Dr. Siegel, Our Man on the SPOT


A partnership agreement between UCSB and a private Santa Barbara company, Terra Image USA, was signed on June 20th, and, according to UCSB scientists, it will have a major impact on research that utilizes satellite imagery. Keith Clarke and David Siegel were among the university leaders in this collaboration.

“We’re very excited that more than 40 UCSB faculty members, and many more of their students, doing research that utilizes satellite imagery, will have virtually unlimited access to high spatial resolution commercial satellite imagery, a research asset that has previously been available to universities in very limited quantities,”said David Siegel, professor of geography and director of UCSB’s Institute for Computational Earth System Science (ICESS), the lead university institute involved in the partnership.

“UCSB, like most other universities, has had to rely upon mostly low resolution data sets, such as what NASA provides, which have a resolution of one kilometer per pixel,”said Siegel. “What we’re getting from Terra Image USA has a resolution 400 times higher, which is comparable to aerial photography and allows one to view and study buildings, trees, cars, and the impacts people make on the Earth. UCSB is already considered among the world’s leaders in remote sensing science. Now, with this unprecedented access to high spatial resolution imagery, whole new frontiers of research have been opened for us.”

Terra Image USA, LLC has been named the exclusive distributor of SPOT satellite imaging products and services. Under its new role, TI-USA will share responsibility for market development and sales to the U.S. Department of Defense and commercial markets, including government entities and universities, and it will benefit from its UCSB partnership through the promotion of SPOT data for research and the training of future usersof SPOT data. The SPOT (Satellite Pour l’Observation de la Terre) remote-sensing program was set up by France in partnership with Belgium and Sweden in 1986 and is the oldest and most prestigious commercial satellite imaging company in the world. There have been 5 SPOT satellites (three of which are currently functional)—the first one was launched 1986 and the last one 2002. The constellation of SPOT satellites in orbit makes it possible to acquire medium to high resolution imagery of almost any point on the globe in one day.

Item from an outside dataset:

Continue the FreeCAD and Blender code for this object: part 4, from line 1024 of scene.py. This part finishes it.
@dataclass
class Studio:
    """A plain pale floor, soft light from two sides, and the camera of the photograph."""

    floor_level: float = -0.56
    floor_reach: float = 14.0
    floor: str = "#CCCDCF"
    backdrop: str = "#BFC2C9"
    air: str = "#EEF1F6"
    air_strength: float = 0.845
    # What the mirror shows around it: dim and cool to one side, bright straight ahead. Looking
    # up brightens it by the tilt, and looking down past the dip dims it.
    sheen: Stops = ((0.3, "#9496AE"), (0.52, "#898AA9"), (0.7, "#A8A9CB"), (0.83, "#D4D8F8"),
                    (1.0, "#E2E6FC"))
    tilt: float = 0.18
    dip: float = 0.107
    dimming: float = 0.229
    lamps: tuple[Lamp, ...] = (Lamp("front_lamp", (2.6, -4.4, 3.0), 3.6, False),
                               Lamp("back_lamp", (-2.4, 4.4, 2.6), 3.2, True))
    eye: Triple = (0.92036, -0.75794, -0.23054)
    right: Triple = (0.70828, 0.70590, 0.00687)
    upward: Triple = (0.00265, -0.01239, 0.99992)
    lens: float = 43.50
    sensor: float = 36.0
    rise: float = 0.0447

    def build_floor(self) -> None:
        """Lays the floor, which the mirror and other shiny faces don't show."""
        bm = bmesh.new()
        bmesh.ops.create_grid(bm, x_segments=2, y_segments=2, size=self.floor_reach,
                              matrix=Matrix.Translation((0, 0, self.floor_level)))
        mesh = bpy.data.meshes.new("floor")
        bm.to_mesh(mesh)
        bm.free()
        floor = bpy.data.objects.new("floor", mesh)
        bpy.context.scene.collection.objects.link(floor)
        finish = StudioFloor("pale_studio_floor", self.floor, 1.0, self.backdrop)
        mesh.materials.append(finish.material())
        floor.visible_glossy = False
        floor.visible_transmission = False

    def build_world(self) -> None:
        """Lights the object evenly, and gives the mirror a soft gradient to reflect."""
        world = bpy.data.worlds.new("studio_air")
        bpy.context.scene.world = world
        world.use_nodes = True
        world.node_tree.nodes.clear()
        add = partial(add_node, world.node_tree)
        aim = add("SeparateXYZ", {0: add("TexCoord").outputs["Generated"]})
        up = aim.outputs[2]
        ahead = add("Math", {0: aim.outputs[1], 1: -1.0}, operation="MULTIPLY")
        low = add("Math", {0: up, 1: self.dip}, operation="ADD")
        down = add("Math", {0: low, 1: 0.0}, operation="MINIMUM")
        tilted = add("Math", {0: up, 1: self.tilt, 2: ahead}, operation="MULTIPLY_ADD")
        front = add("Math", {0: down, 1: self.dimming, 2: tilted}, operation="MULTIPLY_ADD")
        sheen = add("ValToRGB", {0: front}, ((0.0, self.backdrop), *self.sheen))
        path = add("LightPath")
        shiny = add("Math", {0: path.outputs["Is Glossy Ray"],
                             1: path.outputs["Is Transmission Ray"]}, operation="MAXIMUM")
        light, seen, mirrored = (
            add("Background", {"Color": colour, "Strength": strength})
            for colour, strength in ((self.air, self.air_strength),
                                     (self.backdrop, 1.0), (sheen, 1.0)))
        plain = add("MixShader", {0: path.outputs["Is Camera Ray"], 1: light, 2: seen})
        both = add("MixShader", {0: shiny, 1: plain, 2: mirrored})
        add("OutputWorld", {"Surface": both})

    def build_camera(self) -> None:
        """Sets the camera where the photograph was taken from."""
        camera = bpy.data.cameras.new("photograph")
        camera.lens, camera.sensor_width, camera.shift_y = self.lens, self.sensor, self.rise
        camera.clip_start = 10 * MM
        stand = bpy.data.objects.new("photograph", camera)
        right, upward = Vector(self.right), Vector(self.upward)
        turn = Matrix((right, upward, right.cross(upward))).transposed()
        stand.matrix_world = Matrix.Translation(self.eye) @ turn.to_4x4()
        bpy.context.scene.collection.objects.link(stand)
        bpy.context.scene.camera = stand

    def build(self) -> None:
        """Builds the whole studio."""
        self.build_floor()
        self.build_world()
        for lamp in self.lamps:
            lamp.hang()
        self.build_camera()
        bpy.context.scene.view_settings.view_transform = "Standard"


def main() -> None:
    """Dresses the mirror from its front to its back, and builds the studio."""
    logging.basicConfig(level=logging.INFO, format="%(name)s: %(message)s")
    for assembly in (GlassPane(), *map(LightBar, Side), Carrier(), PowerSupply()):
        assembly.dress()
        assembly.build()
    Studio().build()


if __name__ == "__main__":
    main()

Siegel expects to see many new uses of SPOT imagery by UCSB and other university researchers. SPOT can supply images for a wide range of applications, including mapping, natural resource management, harvest forecasting, territorial development and management, geology, pollution control, etc. “If a volcano erupts or a fire starts, we can request that a satellite be tasked to collect images of that event,”said Siegel. Besides current satellite images, researchers will be able to access archival images as far back as 1986, when SPOT first began collecting images. SPOT images will be useful to UCSB researchers in many departments, including geography, marine biology, geology, and computer science. Spot images will also benefit the Map and Imagery Library, the School of Environmental Science and Management, the Institute for Crustal Studies, and the Marine Science Institute.

Dr. Siegel’s research interests include Interdisciplinary Oceanography—specifically, bio-optical oceanography, satellite ocean color remote sensing, physical and radiative forcing of ocean biogeochemistry, numerical simulation of small-scale oceanic motions, radiative processes in air-sea interactions, mesoscale and submesoscale eddy processes, data information and analysis systems, and spatial interactions in population systems.